[Stored records]
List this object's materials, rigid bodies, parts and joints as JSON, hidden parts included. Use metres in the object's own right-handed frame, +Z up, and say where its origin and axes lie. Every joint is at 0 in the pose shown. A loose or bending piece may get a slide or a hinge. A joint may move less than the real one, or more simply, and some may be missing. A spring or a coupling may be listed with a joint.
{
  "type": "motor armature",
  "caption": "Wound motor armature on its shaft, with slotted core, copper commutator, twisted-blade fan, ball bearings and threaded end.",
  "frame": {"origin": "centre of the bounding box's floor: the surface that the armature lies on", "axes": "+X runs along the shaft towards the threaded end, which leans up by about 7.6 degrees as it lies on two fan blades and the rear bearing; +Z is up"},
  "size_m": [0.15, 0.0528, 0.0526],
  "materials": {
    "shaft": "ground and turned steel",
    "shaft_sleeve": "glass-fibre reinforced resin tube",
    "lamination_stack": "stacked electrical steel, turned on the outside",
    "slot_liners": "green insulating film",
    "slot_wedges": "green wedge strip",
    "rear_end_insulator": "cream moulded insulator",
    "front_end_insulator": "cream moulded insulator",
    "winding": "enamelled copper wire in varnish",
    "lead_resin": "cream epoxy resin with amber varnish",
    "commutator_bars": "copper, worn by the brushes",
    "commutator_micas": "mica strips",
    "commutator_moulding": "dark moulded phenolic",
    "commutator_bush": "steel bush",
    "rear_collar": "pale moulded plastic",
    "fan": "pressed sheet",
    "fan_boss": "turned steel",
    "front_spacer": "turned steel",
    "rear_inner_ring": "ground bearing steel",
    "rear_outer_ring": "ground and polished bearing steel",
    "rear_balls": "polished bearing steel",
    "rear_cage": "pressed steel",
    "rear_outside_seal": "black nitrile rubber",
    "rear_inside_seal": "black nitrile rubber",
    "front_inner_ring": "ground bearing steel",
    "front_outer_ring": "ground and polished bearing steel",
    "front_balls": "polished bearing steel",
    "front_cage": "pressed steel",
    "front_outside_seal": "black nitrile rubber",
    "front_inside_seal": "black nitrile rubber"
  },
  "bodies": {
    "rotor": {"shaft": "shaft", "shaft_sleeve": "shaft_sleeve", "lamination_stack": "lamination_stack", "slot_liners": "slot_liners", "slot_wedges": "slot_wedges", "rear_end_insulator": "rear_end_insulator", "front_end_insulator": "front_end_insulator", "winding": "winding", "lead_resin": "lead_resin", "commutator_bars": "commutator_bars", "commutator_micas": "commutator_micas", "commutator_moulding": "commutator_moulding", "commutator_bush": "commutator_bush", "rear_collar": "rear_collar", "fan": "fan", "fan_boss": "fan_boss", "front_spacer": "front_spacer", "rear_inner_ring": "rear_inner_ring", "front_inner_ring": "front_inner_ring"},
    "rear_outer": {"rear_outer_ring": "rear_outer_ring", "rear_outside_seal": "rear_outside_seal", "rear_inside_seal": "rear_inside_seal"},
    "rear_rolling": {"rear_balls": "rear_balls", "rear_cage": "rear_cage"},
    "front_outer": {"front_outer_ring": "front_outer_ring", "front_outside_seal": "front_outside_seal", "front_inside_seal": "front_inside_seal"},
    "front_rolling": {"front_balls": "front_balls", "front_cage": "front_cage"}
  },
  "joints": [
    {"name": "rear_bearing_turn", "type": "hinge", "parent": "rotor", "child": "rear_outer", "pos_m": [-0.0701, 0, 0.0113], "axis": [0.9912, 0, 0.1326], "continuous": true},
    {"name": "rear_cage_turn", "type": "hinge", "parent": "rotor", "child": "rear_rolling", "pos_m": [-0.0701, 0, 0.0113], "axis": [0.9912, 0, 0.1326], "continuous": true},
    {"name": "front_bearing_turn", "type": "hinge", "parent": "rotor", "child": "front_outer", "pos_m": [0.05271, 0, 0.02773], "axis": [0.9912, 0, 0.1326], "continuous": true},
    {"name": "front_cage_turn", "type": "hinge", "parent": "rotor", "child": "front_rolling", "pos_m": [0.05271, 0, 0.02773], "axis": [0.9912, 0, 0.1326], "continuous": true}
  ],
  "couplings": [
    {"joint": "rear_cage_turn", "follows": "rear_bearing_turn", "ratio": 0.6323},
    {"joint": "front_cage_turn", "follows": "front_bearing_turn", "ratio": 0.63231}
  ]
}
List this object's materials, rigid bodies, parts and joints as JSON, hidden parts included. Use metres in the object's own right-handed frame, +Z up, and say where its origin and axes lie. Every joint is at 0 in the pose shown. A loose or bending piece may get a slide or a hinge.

_Stated problem_
Reproduce each line of the material above precisely.

_Worked answer_
List this object's materials, rigid bodies, parts and joints as JSON, hidden parts included. Use metres in the object's own right-handed frame, +Z up, and say where its origin and axes lie. Every joint is at 0 in the pose shown. A loose or bending piece may get a slide or a hinge. A joint may move less than the real one, or more simply, and some may be missing. A spring or a coupling may be listed with a joint.
{
  "type": "motor armature",
  "caption": "Wound motor armature on its shaft, with slotted core, copper commutator, twisted-blade fan, ball bearings and threaded end.",
  "frame": {"origin": "centre of the bounding box's floor: the surface that the armature lies on", "axes": "+X runs along the shaft towards the threaded end, which leans up by about 7.6 degrees as it lies on two fan blades and the rear bearing; +Z is up"},
  "size_m": [0.15, 0.0528, 0.0526],
  "materials": {
    "shaft": "ground and turned steel",
    "shaft_sleeve": "glass-fibre reinforced resin tube",
    "lamination_stack": "stacked electrical steel, turned on the outside",
    "slot_liners": "green insulating film",
    "slot_wedges": "green wedge strip",
    "rear_end_insulator": "cream moulded insulator",
    "front_end_insulator": "cream moulded insulator",
    "winding": "enamelled copper wire in varnish",
    "lead_resin": "cream epoxy resin with amber varnish",
    "commutator_bars": "copper, worn by the brushes",
    "commutator_micas": "mica strips",
    "commutator_moulding": "dark moulded phenolic",
    "commutator_bush": "steel bush",
    "rear_collar": "pale moulded plastic",
    "fan": "pressed sheet",
    "fan_boss": "turned steel",
    "front_spacer": "turned steel",
    "rear_inner_ring": "ground bearing steel",
    "rear_outer_ring": "ground and polished bearing steel",
    "rear_balls": "polished bearing steel",
    "rear_cage": "pressed steel",
    "rear_outside_seal": "black nitrile rubber",
    "rear_inside_seal": "black nitrile rubber",
    "front_inner_ring": "ground bearing steel",
    "front_outer_ring": "ground and polished bearing steel",
    "front_balls": "polished bearing steel",
    "front_cage": "pressed steel",
    "front_outside_seal": "black nitrile rubber",
    "front_inside_seal": "black nitrile rubber"
  },
  "bodies": {
    "rotor": {"shaft": "shaft", "shaft_sleeve": "shaft_sleeve", "lamination_stack": "lamination_stack", "slot_liners": "slot_liners", "slot_wedges": "slot_wedges", "rear_end_insulator": "rear_end_insulator", "front_end_insulator": "front_end_insulator", "winding": "winding", "lead_resin": "lead_resin", "commutator_bars": "commutator_bars", "commutator_micas": "commutator_micas", "commutator_moulding": "commutator_moulding", "commutator_bush": "commutator_bush", "rear_collar": "rear_collar", "fan": "fan", "fan_boss": "fan_boss", "front_spacer": "front_spacer", "rear_inner_ring": "rear_inner_ring", "front_inner_ring": "front_inner_ring"},
    "rear_outer": {"rear_outer_ring": "rear_outer_ring", "rear_outside_seal": "rear_outside_seal", "rear_inside_seal": "rear_inside_seal"},
    "rear_rolling": {"rear_balls": "rear_balls", "rear_cage": "rear_cage"},
    "front_outer": {"front_outer_ring": "front_outer_ring", "front_outside_seal": "front_outside_seal", "front_inside_seal": "front_inside_seal"},
    "front_rolling": {"front_balls": "front_balls", "front_cage": "front_cage"}
  },
  "joints": [
    {"name": "rear_bearing_turn", "type": "hinge", "parent": "rotor", "child": "rear_outer", "pos_m": [-0.0701, 0, 0.0113], "axis": [0.9912, 0, 0.1326], "continuous": true},
    {"name": "rear_cage_turn", "type": "hinge", "parent": "rotor", "child": "rear_rolling", "pos_m": [-0.0701, 0, 0.0113], "axis": [0.9912, 0, 0.1326], "continuous": true},
    {"name": "front_bearing_turn", "type": "hinge", "parent": "rotor", "child": "front_outer", "pos_m": [0.05271, 0, 0.02773], "axis": [0.9912, 0, 0.1326], "continuous": true},
    {"name": "front_cage_turn", "type": "hinge", "parent": "rotor", "child": "front_rolling", "pos_m": [0.05271, 0, 0.02773], "axis": [0.9912, 0, 0.1326], "continuous": true}
  ],
  "couplings": [
    {"joint": "rear_cage_turn", "follows": "rear_bearing_turn", "ratio": 0.6323},
    {"joint": "front_cage_turn", "follows": "front_bearing_turn", "ratio": 0.63231}
  ]
}
List this object's materials, rigid bodies, parts and joints as JSON, hidden parts included. Use metres in the object's own right-handed frame, +Z up, and say where its origin and axes lie. Every joint is at 0 in the pose shown. A loose or bending piece may get a slide or a hinge.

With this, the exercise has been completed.